Doch muss ich ihm recht geben, wie objektiv kann ein durch die Religion vermitteltes Bild wirklich sein? Ein Gläubiger hinterfragt ja schließlich nicht, er glaubt was man ihm sagt ( weismacht) .

Aber auch seine Feststellung:

Zitat
muss man ehrlich sagen, dass man eigentlich nicht schimpfen dürfte auf die heutigen Zustände!

kommt mir entgegen, denn die "Gute alte Zeit" war schlimmer, in jeder Hinsicht.

Nun ja,

wir schreiben doch alle Gedichte um auch andere zu erfreuen ::)

Lieben Gruß

Curd
« Letzte Änderung: November 29, 2015, 16:16:52 von Curd Belesos »
Nur wenn du frei bist " IF " ....dann bist du ein Mensch

Seeräuber-Jenny

Re: Der geringe Bruder Franz von Assisi
« Antwort #3 am: November 29, 2015, 22:43:26 »
Hi Erich,

ich denke nicht, dass man ihn einweisen würde, denn ebenso wenig wie der biblische Jesus war Franz von Assisi ein Fantast, sondern ein sehr mutiger Mann, der auch heute noch durchaus als Vorbild dienen könnte. Dazu muss man nicht barfuß gehen.

Von seinem reichen Vater sagte er sich los und lebte das einfache Leben. Das Volk verehrte ihn, und er war fast so etwas wie ein Volksheld.

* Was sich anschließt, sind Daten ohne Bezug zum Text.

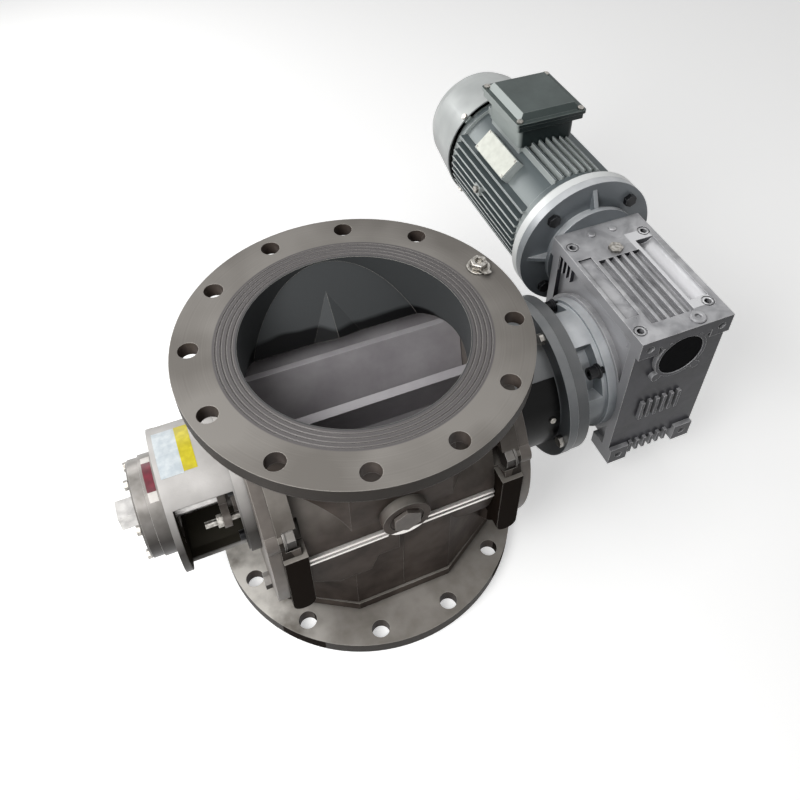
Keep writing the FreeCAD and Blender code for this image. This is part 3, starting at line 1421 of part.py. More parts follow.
def face_fins(y0):
    """Short upright fins on the gearbox's front face: a row at mid height, one by the feet."""
    fins = []
    rows = [(AXIS_Z - FACE_FIN_LOW, AXIS_Z + FACE_FIN_HIGH), (AXIS_Z - FOOT_FIN_LOW, AXIS_Z - FOOT_FIN_TOP)]
    for k in range(FACE_FINS):
        x = WORM_X + FACE_FIN_X + (k - (FACE_FINS - 1) / 2) * FACE_FIN_STEP
        for low, high in rows:
            fins.append(box(x - FACE_FIN_T / 2, x + FACE_FIN_T / 2, y0, y0 + FACE_RECESS + 1, low, high))
    return fins


def deck_cuts():
    """Recesses in the gearbox's top: a ribbed pocket, a plain panel, a round channel and holes."""
    top = GEARBOX_Z1
    x0, x1, y0, y1, deep = DECK_POCKET
    pocket = box(WORM_X + x0, WORM_X + x1, y0, y1, top - deep, top + 1)
    width = (x1 - x0) / DECK_RIBS
    ribs = []
    for k in range(1, DECK_RIBS):
        x = WORM_X + x0 + k * width
        ribs.append(box(x - DECK_RIB_T / 2, x + DECK_RIB_T / 2, y0 - 1, y1 + 1, top - deep - 1, top - 0.5))
    pocket = pocket.cut(Part.makeCompound(ribs))
    x0, x1, y0, y1, deep = DECK_PANEL
    panel = box(WORM_X + x0, WORM_X + x1, y0, y1, top - deep, top + 1)
    channel = cyl_y(CHANNEL_R, CHANNEL_Y0, CHANNEL_Y1, WORM_X + CHANNEL_X, top + CHANNEL_UP)
    cuts = [pocket, panel, channel]
    for x, y in DECK_HOLES:
        cuts.append(cyl_z(DECK_HOLE_R, top - DECK_HOLE_DEEP, top + 1, WORM_X + x, y))
        ring = cyl_z(DECK_RING_R, top - DECK_RING_DEEP, top + 1, WORM_X + x, y)
        cuts.append(ring.cut(cyl_z(DECK_RING_R - DECK_RING_T, top - DECK_RING_DEEP, top + 1, WORM_X + x, y)))
    return cuts


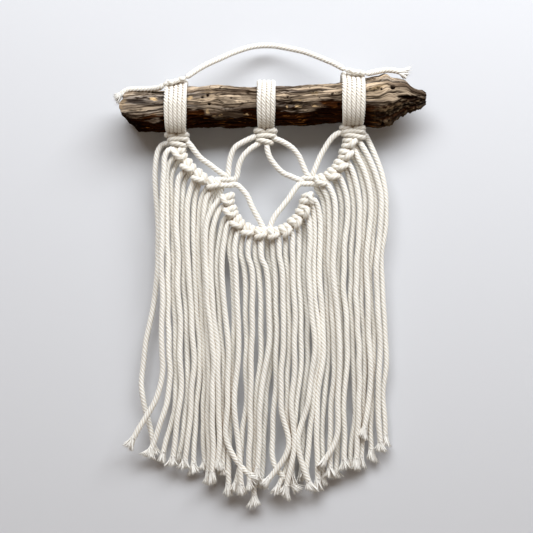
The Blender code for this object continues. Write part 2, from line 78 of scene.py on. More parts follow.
# ---------------------------------------------------------------- tables
BranchSection = namedtuple("BranchSection", "x top bottom half_depth")
BRANCH = [BranchSection(*row) for row in (
    (-115.5, -46.0, -53.0, 4.0), (-113.0, -39.0, -57.0, 11.0), (-101.0, -37.5, -69.5, 16.0),
    (-85.0, -36.0, -69.0, 17.0), (-61.0, -32.8, -66.8, 17.0), (-29.0, -32.0, -65.4, 16.5),
    (-9.0, -33.6, -64.8, 16.0), (11.0, -32.8, -64.0, 16.0), (35.0, -31.6, -63.2, 16.0),
    (59.0, -29.6, -62.4, 16.5), (81.0, -26.4, -63.2, 18.0), (96.0, -23.2, -66.0, 19.0),
    (105.0, -25.5, -61.0, 17.0), (113.5, -27.5, -53.0, 13.0), (122.0, -33.0, -49.5, 8.0),
    (128.4, -37.5, -45.0, 3.5),
)]

# Low swells of the bark: height as a share of the radius, how many go round, length, phase.
Swell = namedtuple("Swell", "height around length phase")
SWELLS = [Swell(0.05, 3, 19.0, 0.0), Swell(0.03, 5, -13.0, 1.0)]

# The cords taken round the branch: left and right edge, and how many lie side by side.
Strap = namedtuple("Strap", "name left right cords knot_rows arches")
# One row of a square knot: its two ends, its height and its thickness.
KnotRow = namedtuple("KnotRow", "left right z height")
# Cords that leave a square knot and arch down to a swag, as (x, z) from the knot on.
LEFT_ARCH = [
    (-64.0, -76.5), (-60.5, -80.0), (-56.0, -86.0), (-52.0, -90.6), (-45.6, -95.2), (-37.0, -101.6),
    (-30.5, -106.0),
]
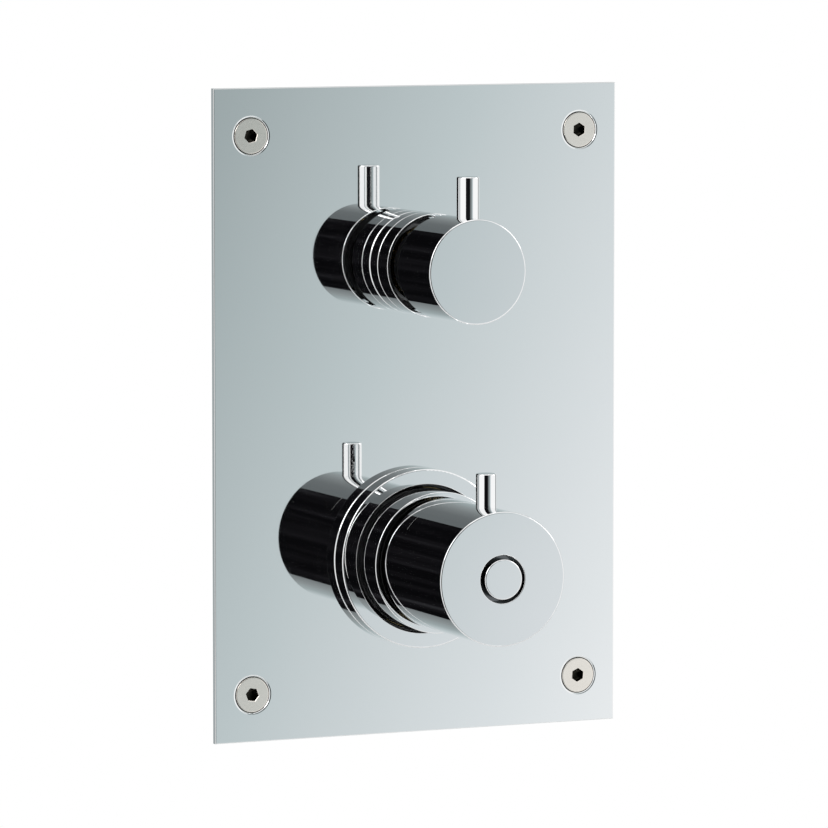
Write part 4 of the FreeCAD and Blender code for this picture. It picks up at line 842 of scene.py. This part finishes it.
plate_screws = screw_set("plate_screws_threaded", plate_screw_places, satin_nickel, plate_screw_model,
                         radius=screw_core, pitch=screw_pitch,
                         turns=(screw_reach - screw_start - screw_pitch) / screw_pitch,
                         half_thickness=screw_ridge, start=screw_start)
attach(plate_screws, "valve")
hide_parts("plate_screws")

# Chromed rings and shrouds. Turned brass, polished, nickel plated and chromed: the flange and
# the shroud of the temperature control, and the base ring and the shroud of the flow control.
# They seat on the plate by their rubber ring or their own fit.
chrome_tones = ((0.915, 0.925, 0.93), (0.94, 0.94, 0.945))
chrome_look = dict(tones=chrome_tones, roughness=0.02, sheen=(90.0, 0.01, 0.03), sheen_stretch=(1, 6, 1),
                   drift=25.0)

bright_chrome = finished("bright_chrome", **chrome_look)
dress(bright_chrome, "temperature_flange", "temperature_shroud", "flow_base_ring", "flow_shroud")

# Knobs and levers. Turned brass shells, chromed, each with a round lever pin screwed down
# through it into a moulded core. The core's glass-filled nylon is black and slightly grainy.
nylon_tones = ((0.010, 0.010, 0.011), (0.024, 0.024, 0.026))

dress(bright_chrome, "temperature_lever", "flow_knob", "flow_lever")
dress(finished("black_nylon", nylon_tones, metallic=0.0, roughness=0.45, sheen=(300.0, 0.36, 0.55),
               drift=150.0, relief=(900.0, 0.2, 0.00005)),
      "temperature_adapter", "flow_adapter", "stop_ring")

# Grub screws. Black-oxide steel with hexagon sockets, one under each knob, tightened against
# its spindle.
oxide_tones = ((0.05, 0.05, 0.052), (0.11, 0.11, 0.115))

dress(finished("black_oxide", oxide_tones, roughness=0.4, sheen=(600.0, 0.3, 0.5), drift=200.0),
      "temperature_grub_screw", "flow_grub_screw")

# Index mark. A short line engraved round the side of the temperature knob and filled with
# grey enamel. It stands at the upper left while the knob is at its stop.
mark_radius = 0.02238
mark_floor = 0.02221
mark_depth = -0.0383
mark_half_width = 0.00016
mark_angles = (128.2, 142.8)
mark_steps = 12
enamel_tones = ((0.17, 0.17, 0.165), (0.24, 0.24, 0.235))

pale_enamel = finished("pale_enamel", enamel_tones, metallic=0.0, roughness=0.4, sheen=(900.0, 0.3, 0.5),
                       drift=500.0)
shape = bmesh.new()
rows = []
for step in range(mark_steps + 1):
    angle = math.radians(mark_angles[0] + (mark_angles[1] - mark_angles[0]) * step / mark_steps)
    rows.append([shape.verts.new((reach * math.cos(angle), mark_depth + side * mark_half_width,
                                  temperature_axis + reach * math.sin(angle)))
                 for reach, side in ((mark_floor, -1), (mark_radius, -1), (mark_radius, 1), (mark_floor, 1))])
for row, following in zip(rows, rows[1:]):
    for corner in range(4):
        after = (corner + 1) % 4
        shape.faces.new((row[corner], row[after], following[after], following[corner]))
shape.faces.new(rows[0])
shape.faces.new(reversed(rows[-1]))
mark_mesh = bpy.data.meshes.new("index_mark")
shape.to_mesh(mark_mesh)
shape.free()
mark_mesh.materials.append(pale_enamel)
index_mark = add_piece("index_mark", mark_mesh)
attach(index_mark, "temperature_knob")

# Stop release. A chromed button in the face of the temperature knob, on a steel rod whose
# pawl passes the teeth of the stop ring when the button is pressed. The narrow gap round the
# button is painted dark grey as shade, on the button's side and on the wall of its hole.
gap_reach = 0.0082
gap_from = -0.07575
gap_to = -0.0600
gap_shade_tone = (0.16, 0.16, 0.165)
rod_tones = ((0.52, 0.53, 0.55), (0.66, 0.67, 0.69))
rod_stretch = (6, 1, 6)

knob_chrome = finished("knob_chrome", **chrome_look)
# Painted shade: a dark grey tone in the narrow gap round the release button.
near_button = calculate(knob_chrome, "LESS_THAN", reach_from(knob_chrome, 0, temperature_axis), gap_reach)
gap_shade_mask = calculate(knob_chrome, "MULTIPLY", near_button, depth_between(knob_chrome, gap_from, gap_to))
shadowed(knob_chrome, gap_shade_mask, gap_shade_tone)
dress(knob_chrome, "temperature_knob", "release_button")
dress(finished("ground_rod", rod_tones, roughness=0.3, sheen=(700.0, 0.22, 0.38),
               sheen_stretch=rod_stretch, drift=160.0), "release_rod")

Er war ein Kritiker der damals sehr verkommenen kath. Kirche, die in einer Krise steckte. Franz von Assisi und seinen Gefolgsleuten, die die Rückbesinnung aufs Evangelium forderten (Nächstenliebe!), hatte sie eine Erneuerung zu verdanken. Dass es nicht so geblieben ist, ist nicht seine Schuld.

Auch Papst Franziskus versucht auf den Spuren des Hl. Franziskus zu wandeln, und auch heute hat die kath. Kirche, und nicht nur sie, eine Erneuerung dringend nötig.

Lieben Gruß
Seeräuber-Jenny

***

Hallo Curd,

es ist ja kein Märchen. Franz von Assisi hat es ja wirklich gegeben, und in der Geschichtsschreibung ist viel über sein Leben und seine Taten überliefert.

Hier ein interessanter Beitrag. Zwar aus dem Ökumenischen Heiligenlexikon, aber natürlich lässt sich auch in sämtlichen anderen Lexika was finden.

https://www.heiligenlexikon.de/BiographienF/Franziskus_von_Assisi.htm

Lieben Gruß
Seeräuber-Jenny
« Letzte Änderung: November 29, 2015, 22:45:27 von Seeräuber-Jenny »
Ideale sind wie Sterne. Wir erreichen sie niemals, aber wie die
Seefahrer auf dem Meer richten wir unseren Kurs nach ihnen.